Jael’s hammer blow was as treacherous as Ehud’s sword-thrust was, if not more so. And that he died at the hands of a woman was a disgrace for this great general! Should we feel sorry for Sisera? Was it unfair that he died this way?

Keep in mind that Sisera and his men were known for raping Israelite women and plundering everything. (See 5:30; more on this next Sunday.) So this was a wicked and cruel general, like an Idi Amin or a Stalin, and her act of violence upon this enemy general secured the safety and protection of Israel.

Now, you could raise the question: what would Jesus have done, if Sisera had come to Jesus’ tent for protection?  It might be helpful to ask three related questions:

  1. What would Jesus do, (if Sisera was in his tent?)

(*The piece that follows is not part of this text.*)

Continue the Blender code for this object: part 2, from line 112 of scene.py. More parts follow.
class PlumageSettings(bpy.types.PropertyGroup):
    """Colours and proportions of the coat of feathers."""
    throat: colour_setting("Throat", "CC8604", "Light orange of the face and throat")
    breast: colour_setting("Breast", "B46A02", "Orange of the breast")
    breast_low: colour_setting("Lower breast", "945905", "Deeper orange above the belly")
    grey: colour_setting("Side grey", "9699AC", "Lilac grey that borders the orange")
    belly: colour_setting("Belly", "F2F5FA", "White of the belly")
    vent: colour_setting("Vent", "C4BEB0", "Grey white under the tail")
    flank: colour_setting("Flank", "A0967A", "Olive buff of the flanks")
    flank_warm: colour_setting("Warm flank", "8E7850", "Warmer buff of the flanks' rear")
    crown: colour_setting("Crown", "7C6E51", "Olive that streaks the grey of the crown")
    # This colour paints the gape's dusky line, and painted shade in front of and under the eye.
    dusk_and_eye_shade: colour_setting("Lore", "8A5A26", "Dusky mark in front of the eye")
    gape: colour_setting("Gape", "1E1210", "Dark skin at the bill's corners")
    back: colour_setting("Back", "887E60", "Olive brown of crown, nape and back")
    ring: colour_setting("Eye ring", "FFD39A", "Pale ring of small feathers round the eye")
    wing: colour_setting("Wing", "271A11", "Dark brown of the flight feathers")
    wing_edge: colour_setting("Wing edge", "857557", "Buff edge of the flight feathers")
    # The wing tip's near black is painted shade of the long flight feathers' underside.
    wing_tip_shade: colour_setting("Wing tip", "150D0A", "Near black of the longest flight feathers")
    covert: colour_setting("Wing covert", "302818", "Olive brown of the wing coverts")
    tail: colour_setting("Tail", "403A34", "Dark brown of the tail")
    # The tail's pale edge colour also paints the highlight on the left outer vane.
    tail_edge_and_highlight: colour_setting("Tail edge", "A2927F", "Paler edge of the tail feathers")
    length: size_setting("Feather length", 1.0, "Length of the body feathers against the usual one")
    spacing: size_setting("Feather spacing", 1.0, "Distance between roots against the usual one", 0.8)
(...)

Well, first, what would you have done, in Jael’s place? Would you have brutally killed this cruel general, thinking he deserved it? Perhaps most of us would say that Jesus would not have put a tent peg through Sisera’s skull; instead, he would have talked to Sisera about his sins and his need of forgiveness, and led him to repentance & faith. Jesus would have shown him mercy. That’s possible what Jesus would have done, as He did with Saul of Tarsus.

  1. What did Jesus do, on the cross, (as Savior?)

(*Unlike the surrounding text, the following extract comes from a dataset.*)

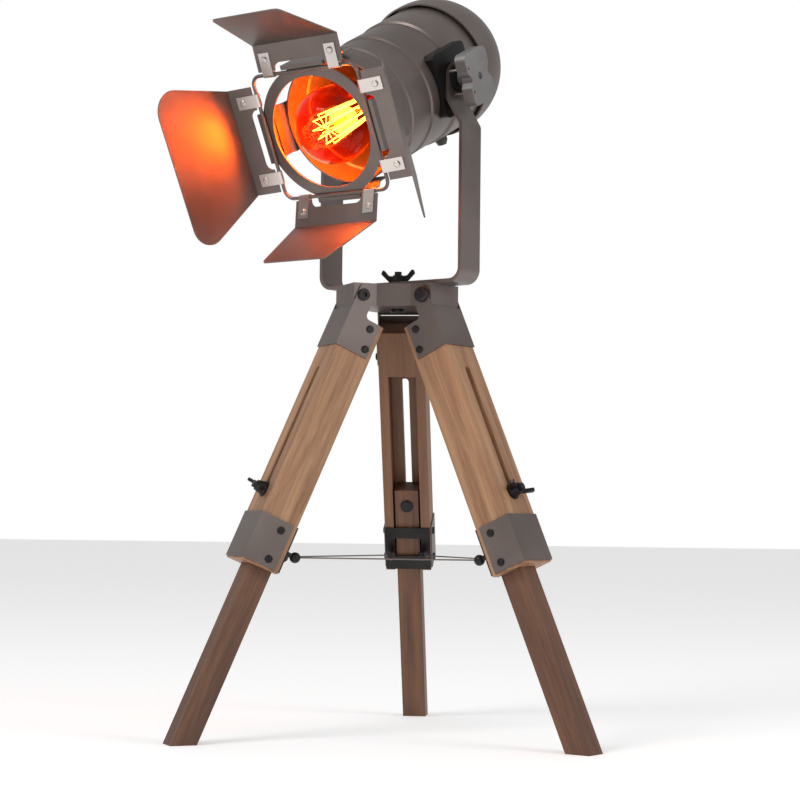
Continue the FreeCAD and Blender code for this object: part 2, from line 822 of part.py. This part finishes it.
def yoke():
    """Flat bar bent to a U, with a joggle in each arm and round ends on the tilt axis."""
    thick = S.strip_thick
    slope = S.joggle_shift / S.joggle_rise
    drop = thick * (root(slope * slope + 1) - 1) / slope
    bottom = S.hub_top + S.pan_gap
    half_width = S.strip_width / 2
    top = S.tilt_height + half_width
    outer = S.yoke_half
    inner = outer - thick
    bend = S.joggle_bend
    wide = bend + thick
    outside = [
        (outer, bottom, S.yoke_bend), (outer, S.joggle_start, wide),
        (outer - S.joggle_shift, S.joggle_start + S.joggle_rise, bend),
        (outer - S.joggle_shift, top),
    ]
    inside = [
        (inner - S.joggle_shift, top),
        (inner - S.joggle_shift, S.joggle_start + S.joggle_rise - drop, wide),
        (inner, S.joggle_start - drop, bend), (inner, bottom + thick, S.yoke_bend - thick),
    ]
    right = outside + inside
    left = [(-corner[0],) + corner[1:] for corner in reversed(right)]
    body = new_body("yoke")
    pad(body, "XZ_Plane", [right + left], S.strip_width, offset=-half_width)
    pocket(body, "YZ_Plane", [], outer * 2 + 2, circles=[(0, S.tilt_height, hole)],
           offset=outer + 1)
    pocket(body, "XY_Plane", [], thick + 2, circles=[(0, 0, hole)], offset=bottom + thick + 1)
    round_end = half_width - 0.1
    ends = []
    for side in (-1, 1):
        ends.append([
            ((half_width + 1) * side, S.tilt_height), ((half_width + 1) * side, top + 1),
            (0.04 * side, top + 1), (0.04 * side, top), (half_width * side, top, round_end),
            (half_width * side, S.tilt_height),
        ])
    pocket(body, "YZ_Plane", ends, outer * 2 + 2, offset=outer + 1)
    keep("yoke", body, pan_frame())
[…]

Now we leave the hypothetical for historic reality. On the cross, Jesus Christ willingly endured having the Roman soldiers drive iron nails into his hands and his feet. It was through nails being hammered into his body, in his brutal crucifixion, that we would experience repentance, forgiveness, and a new life in Christ! His violent death secured our salvation.

  1. What will Jesus do, when He returns to earth (as Judge?)

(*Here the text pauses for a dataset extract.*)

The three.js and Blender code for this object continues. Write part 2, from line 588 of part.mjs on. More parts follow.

When Jesus Christ comes back to earth as the supreme King and Judge, he will fulfill Gen. 3:15 and Romans 16:20; namely, He will crush Satan’s skull in victory! And in that respect, what Jael did to Sisera was a foreshadowing of what Jesus will do to Satan and to all those who have remained defiantly rebellious against Him! He will put a violent end to His enemies, and thus He will secure our eternal peace… just as Jael did to Sisera.

Therefore we should see Jael’s hammer and tent peg through the eyes of Christ and His cross. In both there is judgement – once upon Sisera (which he deserved) and once upon Jesus (totally undeserved); in both there is salvation: from Canaanite oppression then, and from Satan and sins’ tyranny today. And at the cross there is both greater mercy and forgiveness for our enemies, as well as eventual judgment upon the wicked and the enemies of God!

So…the Lord saves through unusual ways:

  • Through Deborah and Jael; a female judge and prophetess, and a female executioner.
  • By sending a rare cloudburst at just the right time, to nullify the advantage of the chariots.
  • By going against all the accepted rules of hospitality… why? In order to accomplish Israel’s salvation… in a way that would be entirely for His glory, and not ours!

When you think of it, isn’t this the way the Lord saves us? He sends His Son to earth, to be born of a virgin, to be crucified, so that we, as pardoned rebels, can sit at His banqueting table!

The Lord turns the tables on His enemies, so that forgiven sinners can sit at His banqueting table!

Indeed, as He works through surprising and unexpected ways and people, we can affirm the truth that His thought and His ways are high above our thoughts and our ways! (Isa. 55:8-9).